O problema, segundo o advogado Fernando Gallacci, sócio da área de infraestrutura, regulatório e negócios governamentais do Souza Okawa, é que a versão atual do relatório não detalha como deverá ser feita essa atualização, se é apenas para a programação de orçamento ou se o contrato também será atualizado.
“Defasagem de dois anos, com a inflação no Brasil, é fogo. E se eu descobrir pelos estudos atualizados que não vale mais a pena contratar uma PPP, vou fazer o que, jogar água no projeto?”, questiona o advogado.
Há ainda a criação da chamada concessão por adesão, que prevê uma espécie de carona na licitação de um ente por outro, desde que as condições do contrato sejam similares e que um estudo demonstre a vantagem do uso do modelo.
Seria o caso, por exemplo, de um município que fez a concessão de seus serviços de água e esgoto a partir de uma licitação. O contrato com esse concessionário começa a correr, o serviço vai bem e outros municípios vizinhos podem aderir ao mesmo contrato.
O modelo é visto com ressalvas no mercado, seja pela dificuldade de aplicação, seja pelo aspecto de burla à legislação ao evitar a realização de uma licitação para conceder um serviço público.
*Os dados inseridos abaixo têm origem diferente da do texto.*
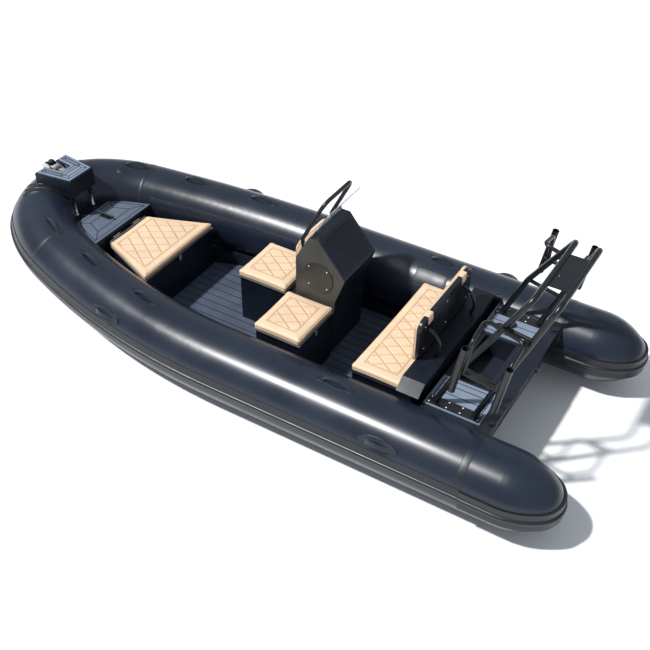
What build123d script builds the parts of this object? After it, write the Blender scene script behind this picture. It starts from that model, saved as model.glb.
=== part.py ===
from build123d import *
from math import acos, asin, atan, cos, radians, sin, tan
import os

os.makedirs("parts", exist_ok=True)

# Driving sizes in millimetres and degrees. +X is forward, +Y is port, +Z is up.
# The origin lies on the waterline, on the centreline, at mid length.
# A reach is a distance forward of the transom's top edge.
tube_diameter = 472
tube_half_spacing = 738  # from the centreline to the axis of a side tube
tube_axis_height = 276
straight_reach = 1800  # where the side tubes start to turn in
bow_reach = 3885  # where the tube's axis crosses the centreline
bow_pitch = 6.5
shoulder_yaw = 17
nose_yaw = 41.5
shoulder_share = 0.775  # of the way from the straight run to the bow
cone_length = 540
cone_straight = 200
cone_bulge_radius = 440
keel_depth = 170
floor_height = 12
mat_thickness = 8
transom_height = 465
transom_rake = 14
transom_thickness = 60
sheet = 5  # folded aluminium sheet
wall = 8  # walls and rims of lockers
cushion_thickness = 52
rest_gap = 0.3  # between a closed lid and its rim
side_gap = 8  # beside a moving lid
pin_clearance = 0.3
overrun = 40
frame_pipe = 38  # outer diameter of the stern arch's tube
rack_pipe = 26
rail_pipe = 28

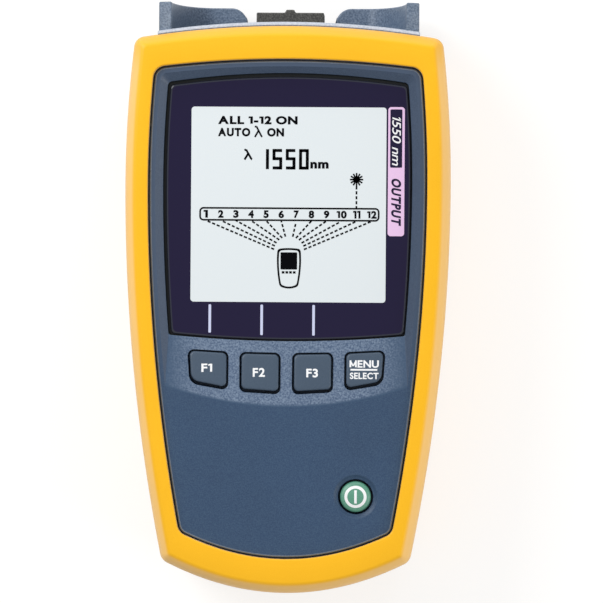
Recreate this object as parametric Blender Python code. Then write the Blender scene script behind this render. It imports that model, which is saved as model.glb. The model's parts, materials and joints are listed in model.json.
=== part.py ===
"""An optical light source: a handheld fibre tester in its soft yellow holster, lying on its back.

Metres. +X is to the right, +Y towards the connector end, +Z out of the front face. The origin is
the middle of the bounding box, on the surface that the back of the holster rests on.
"""

import math

import bmesh
import bpy
from mathutils import Vector

# Clearance between two pieces that touch.
GAP = 0.0003

# Holster: outline seen from the front, then its walls.
HOLSTER_HALF_WIDTH = 0.0430
WIDEST_Y = 0.0300
HOLSTER_TOP_Y = 0.0719
HOLSTER_BOTTOM_Y = -0.0780
LOWER_SIDE_RADIUS = 0.486
UPPER_SIDE_RADIUS = 0.312
TOP_RADIUS = 0.240
BOTTOM_RADIUS = 0.063
TOP_CORNER = 0.0030
BOTTOM_CORNER = 0.0034
SMALLEST_CORNER = 0.0012
HOLSTER_HEIGHT = 0.0400
HOLSTER_WALL = 0.0029
HOLSTER_BACK = 0.0022
LIP_THICKNESS = 0.0029
SHOULDER_WIDTH = 0.0031
SHOULDER_DROP = 0.0050
BACK_DRAFT = 0.0009
BACK_ROUND = 0.0040

# Opening in the front of the holster: the lip's width round it, then its own arcs.
LIP_WIDTH = 0.0062
LIP_TOP_WIDTH = 0.0090
LIP_BOTTOM_WIDTH = 0.0092
OPENING_TOP_RADIUS = 0.270
OPENING_BOTTOM_RADIUS = 0.057
OPENING_CORNER = 0.0034
OPENING_EDGE = 0.0008

# Instrument case.
CASE_WALL = 0.0024
CASE_ROUND = 0.0030
FACE_GAP = 0.0005
FACE_RISE = 0.0018
FACE_ROUND = 0.0008
SEAL_WIDTH = 0.0007
SEAL_HEIGHT = 0.0010

# Display recess: the bezel's crest and foot, the floor and the ramp below it.
CREST_WIDTH = 0.0015
BEZEL_WIDTH = 0.00355
BEZEL_TOP_WIDTH = 0.00325
RECESS_TOP_RADIUS = 0.200
FLOOR_DROP = 0.0017
RAMP_LEDGE = 0.00035
RAMP_LENGTH = 0.0174
RAMP_FOOT_RADIUS = 0.320
RAMP_TOP_RADIUS = 0.096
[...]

Arnaldo Jardim diz não considerar que o dispositivo burle a Constituição (que exige a licitação), pois há o processo licitatório original. A modelagem, segundo o relator, buscou criar condições de municípios menores, que não têm corpo técnico para montar processos licitatórios complexos, consigam se valer dos processos de vizinhos.
Finalmente, o texto ainda tem uma brecha para que a exploração de receitas alternativas às concessões não sejam contabilizadas pelo contrato.
Receitas alternativas são projetos conexos à concessão e que podem ser incorporados a ela.
Críticos da proposta afirmam que o relatório determina apenas que o contrato se estas receitas extras serão ou não contabilizadas, ou seja, não obriga essa incorporação, o que permite que uma empresa passe a usufruir (e lucrar) com atividades adicionais livremente.